The Risk of Being "Fair" During an Economic Recession
Through my brief 46 years of life, I have noticed that the concept of "fairness" flows in and out of the societal lexicon. If my observations are accurate, discussions of fairness seem to come in fashion in times of great expansion and great contraction in the distribution of spoils. Whether economic, political or tangible gains are being realized or extracted, somebody, somewhere, will rise up and declare that the outcomes are "unfair."
Today, given the change in our political climate and the challenges of a global economic recession, we are hearing more and more talk about what is fair. And it seems to me that executive-level business managers are airing more and more divergent opinions during this economic recession. As the pressures rise on many fronts and everyone feels more vulnerable to the vagaries of the markets and the shifting landscapes, people tend to move to self-preservation mode, making sure the outcomes they can (or believe they can) control are favorable to their interests.
The debate on the fairness of many topics could rage on unresolved for days and weeks, if not years. That is the basic root of the concept of fairness. Fairness, like beauty, is in the eye of the beholder. What one person deems to be fair can be abjectly unfair to another as they stand side by side witnessing the same fact set unfold. As executive-level business managers, we simply see things differently based on our own needs, our biases, our experiences and, perhaps most foundationally, our personal agendas.
As executive-level business managers, I suggest that during the economic recession, we avoid the concept of "fair" and its inherent risks in deference to the objectivity of merit. Merit, ultimately, is objectively "fair."
Fairness with Employees vs. Executive-level Business Managers
Promotions, raises, assignments, hiring, firing, layoffs, transfers, even down to workspace locations and work-area sizes are all subjects of debate among employees, who will frequently migrate to the discussion of what is fair vs. what was done inside an enterprise. In the politics of any organization, employees have agendas and biases that cloud judgment. Whether defending themselves or co-workers, employees will take up the mantle of fairness.

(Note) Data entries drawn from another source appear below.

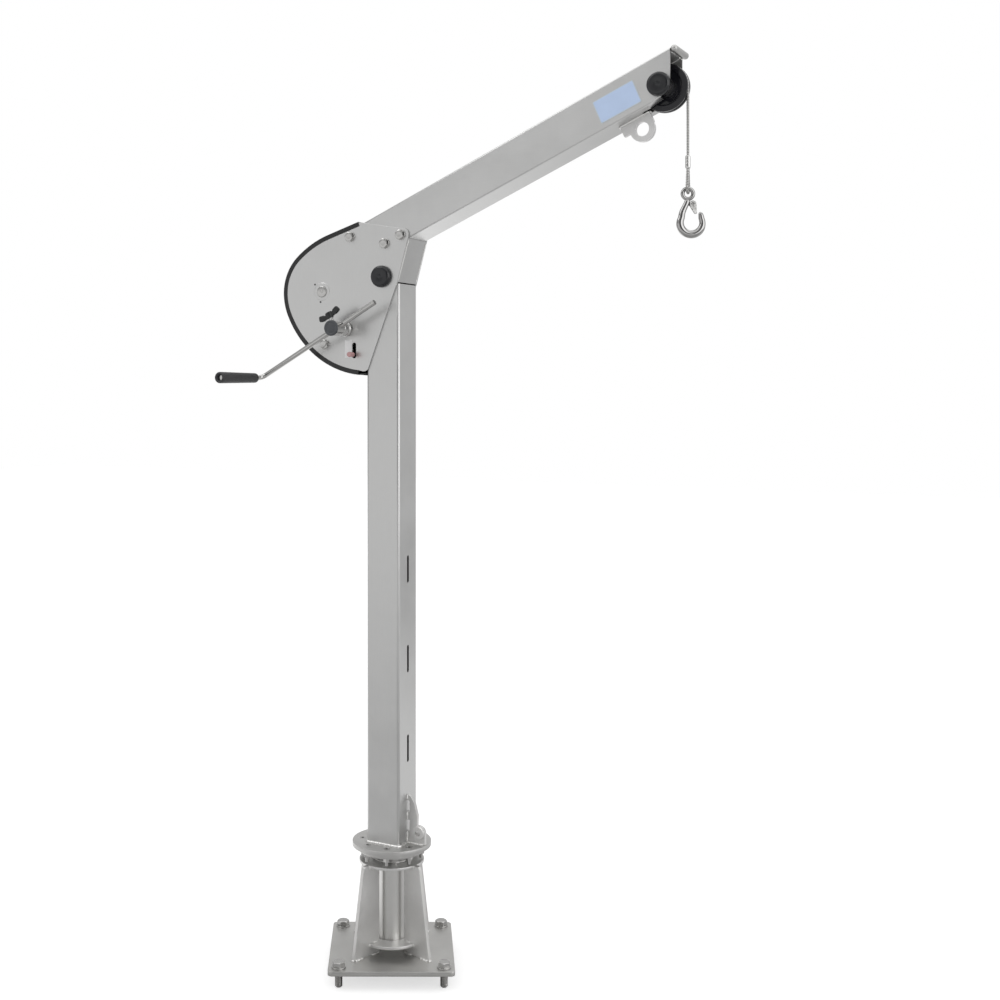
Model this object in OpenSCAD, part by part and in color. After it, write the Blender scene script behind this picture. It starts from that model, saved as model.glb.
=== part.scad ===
// Slewing davit crane: a bolted foot, a turning mast, a hand winch at the mast head, a tilted boom
// with a sheave at its tip, and a wire rope with a latched hook. Millimetres, +Z up.
// The origin is the centre of the base plate's underside, and the boom points along +X.

/* [Foot] */
// Side length of the square base plate
base_w = 265; // [255:5:300]
// Thickness of the base plate
base_t = 10; // [8:1:14]
// Radius of the base plate's corners
base_corner_r = 10; // [4:1:16]
// Distance of the anchor bolts from the base plate's edges
anchor_edge = 22.5; // [20:0.5:28]
// Shank diameter of the anchor bolts
anchor_d = 16; // [12:2:18]
// Length of the anchor bolts that stands out below the base plate
anchor_stand = 30; // [20:2:60]
// Height of the upper ring's top face above the ground
foot_h = 202; // [180:2:240]
// Outer diameter of the two rings that carry the stem
ring_d = 140; // [120:2:150]
// Thickness of the two rings
ring_t = 6; // [5:1:10]
// Gap between the base plate and the lower ring
lower_gap = 19; // [6:1:30]
// Thickness of the four gusset plates
gusset_t = 8; // [5:1:10]
// Distance of the gussets' inner edges from the slewing axis
gusset_inner_r = 41; // [38:1:46]
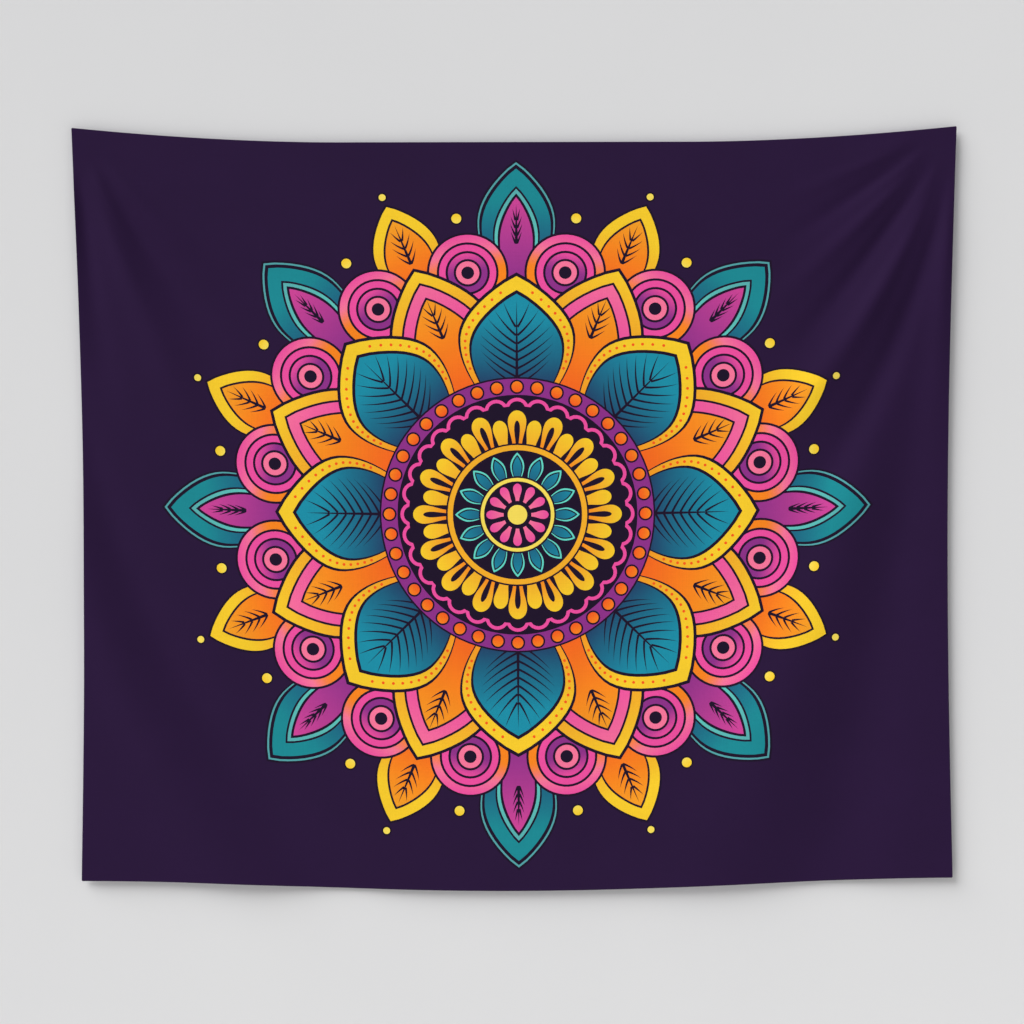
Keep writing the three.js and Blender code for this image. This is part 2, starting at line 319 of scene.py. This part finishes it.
# Each fold: the corner it leaves, its angle from straight down, its turn in a metre and its half width,
# in degrees, and then its height and how far from the corner it peaks and ends.
FOLDS = [
    ("left", 7, 0, 4, -7, 180, 620),
    ("left", 19, 8, 4.5, 8, 260, 760),
    ("left", 30, 8, 4, -6, 220, 700),
    ("left", 43, 0, 5, 5, 160, 420),
    ("left", -8, 20, 2.6, -8, 1150, 1900),
    ("left", -14, 20, 2.8, 8, 1100, 1900),
    ("right", 5, 0, 3.5, 6, 240, 700),
    ("right", 9, 18, 3.2, -10, 390, 800),
    ("right", 20, 16, 3.4, 10, 350, 780),
    ("right", 33, 6, 3, -6, 230, 620),
    ("right", 44, 4, 3, 5, 200, 520),
    ("right", 56, 0, 3, -4, 180, 420),
    ("right", 67, 0, 3, 3, 160, 360),
    ("right", 6, 3, 3.5, -7, 1050, 1800),
    ("right", 14, 3, 4, 8, 1050, 1800),
]
# Short ones beside the corners, written the same way.
PLEATS = [
    ("left", 3, 0, 5, 3, 120, 300),
    ("left", 28, 0, 5, 4, 110, 280),
    ("right", 27, 0, 4.5, 1.8, 110, 260),
    ("right", 52, 0, 4.5, 3.2, 105, 290),
    ("right", 73, 0, 5, 2, 120, 260),
]
PRINT_CENTRE = (753.3, 653.0)


def smooth(t):
    u = np.clip(t, 0, 1)
    return u * u * (3 - 2 * u)


def fold_height(fold, x, z):
    corner, angle, turn, wide, high, peak, end = fold
    inward = (x - CORNERS[corner][0]) * (1 if corner == "left" else -1)
    down = CORNERS[corner][1] - z
    distance = np.hypot(inward, down)
    off = (np.degrees(np.arctan2(inward, down)) - angle - turn * distance / 1000) / wide
    grows = smooth((distance - HELD_FLAT) / (peak - HELD_FLAT))
    fades = 1 - smooth((distance - peak) / (end - peak))
    return high * grows * fades * np.exp(-off * off)


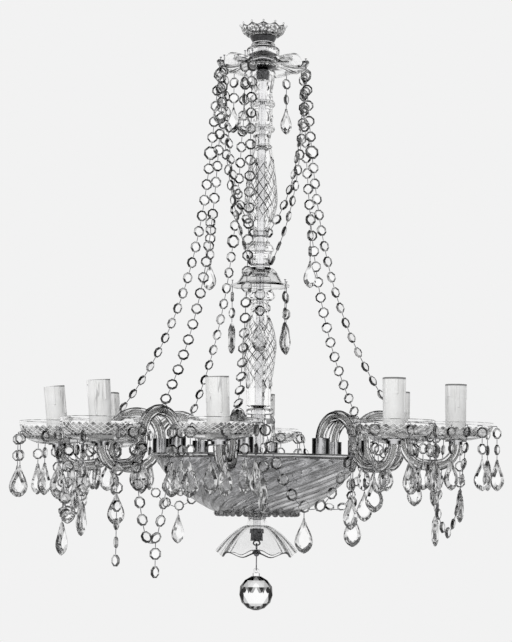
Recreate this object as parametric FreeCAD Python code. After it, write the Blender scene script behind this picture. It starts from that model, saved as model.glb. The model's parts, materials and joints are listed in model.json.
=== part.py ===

Executive-level business mangers, on the other hand, should always remove themselves from the fairness debate, but especially during an economic recession. While there is no such thing as perfect objectivity (even executive-level business managers are human, sometimes too human), objectivity nonetheless has to be the foundation for all decisions and the cornerstone for the argument-supporting decisions that are made.
The Importance of Objectivity for Executive-level Business Managers
Objectivity allows a business to run as a meritocracy. And decisions founded on demonstrated merit and a clear set of sustained objective measures in the end are the most sound and defensible over time.
Objectivity in business is not situational, and merit-based decisions are not "of the moment"; this is frequently in stark contrast to decisions that are deemed "fair," which are most often "of the moment." Objectivity requires solid, long-range plans and objectives to be set by the executive-level business manager, which is the executive-level business manager's first and primary responsibility. Secondly, objectivity requires that executive-level business managers set up measures and communicate what constitutes successful attainment of the objective. The executive-level business manager must also define what successful attainment means in the form of recognition and reward for the employees assigned the responsibility and the authority to carry out the related work. Third, objectivity means that recognition and rewards, whether they are financial, additional and greater assignments, etc., are actually delivered to the employee earning them and in a timely fashion.
If these tenants are followed by executive-level business managers the enterprise will truly be a meritocracy. When decisions are based on widely-known and clearly-publicized standards, and opportunity and reward are in direct relationship to measurable contribution to the stated objectives, there is little room for a debate on "fairness."
Rewarding Success During an Economic Recession
Know that there are legions of executive-level business mangers who are absolutely opposed to meritocracy in any form. In their primary argument they postulate that it is inappropriate to reward the capable and the successful employees because they were "randomly" gifted with skill, ability, work ethic, intelligence, drive, endurance, etc. Folks, there is nothing random about success, and our job as executive-level business managers is solely to lead our enterprises to success. We as executive-level business managers materially stack the deck in our favor by persistently building our enterprise on those who have earned, via the merits of their work and contribution, the opportunity at greater responsibility. The greatest contribution we can make to our shareholders, our associates and our communities is to run and grow successful companies, especially during an economic recession. Successful companies create jobs, pay taxes, solve problems in society and spawn new successful companies.
As an executive-level business manager, the best way to assure the success of your company during an economic recession is make it a meritocracy and avoid the risk of being "fair." And in the long run, this is actually the fairest thing you can do.